8.1 If events beyond the reasonable control of either party (including without limitation to the generality of the foregoing words, force majeure, war, act of terrorism, riot, strikes, lockouts, act of God, storm, fire, earthquake, explosion, flood, trade disputes, shortage of raw materials or supplier and Government action) prevent or hinder the provision of services or the manufacture, delivery or acceptance of the goods, delivery or service may be suspended in whole or in part and the affected party shall immediately give notice in writing thereof to the other party. Suspension of delivery or service shall continue so long as manufacture, delivery or acceptance of goods or provisions or the services is so prevented or hindered, and the original time for delivery or service shall be extended by the period of any such suspension. If such suspension continues for longer than 90 days in respect of any goods or services either party shall have the option to terminate the contract with regard to such goods or services. Neither party shall be liable for any loss caused to either party through neither suspension nor termination of a Contract except when the Company has incurred expenditure due to the special nature of the Customer’s order. In such case the Customer will reimburse the Company any such expense incurred.

9.1 Any claims of whatever nature arising out of this Contract shall be notified to the Company in writing.
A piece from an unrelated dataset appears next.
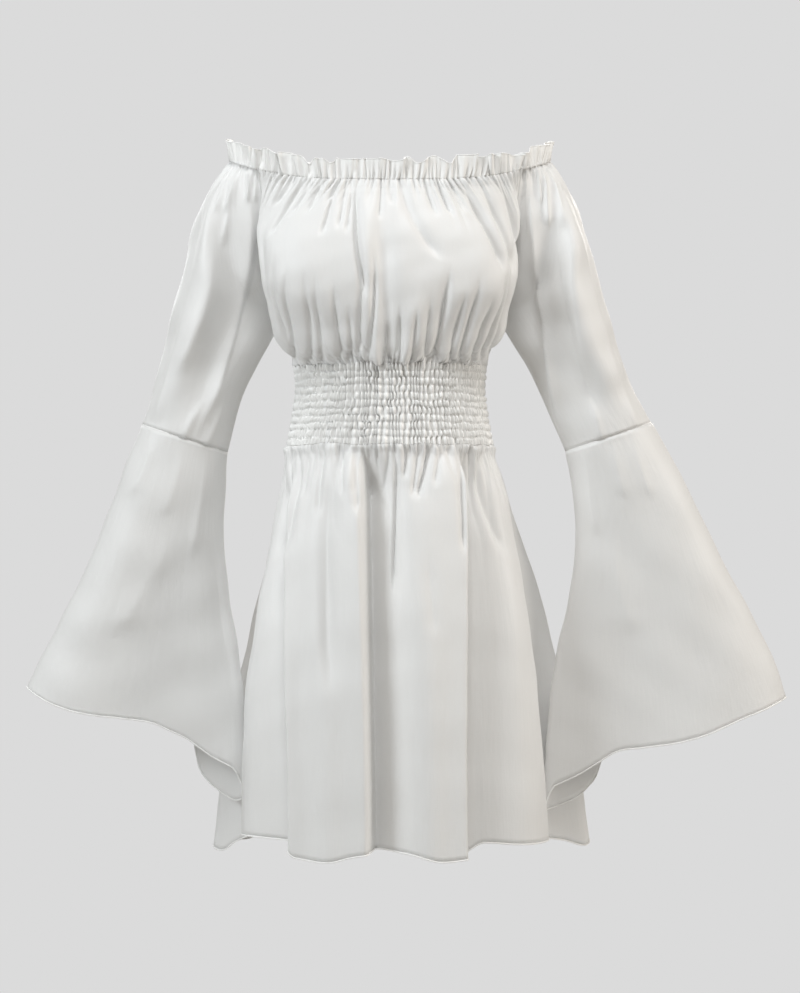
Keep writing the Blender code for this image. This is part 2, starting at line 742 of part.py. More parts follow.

10.1 The Company warrants the goods specified under its ‘Complete Care’ post sale support service against defective materials and faulty workmanship. The terms and conditions for all post-sale service support options including warranty can be found in ‘Complete Care Terms and Conditions UK’ and ‘Complete Care Terms and Conditions Ireland’. All other warranties or conditions, statutory to the extent allowed by law or otherwise, are specifically excluded.

11.1 The Company operates in compliance with the ‘General Data Protection Regulation’. To view the terms and conditions under which the Company collects, stores and process personal data, please refer to the Companies ‘Data Protection Notice’.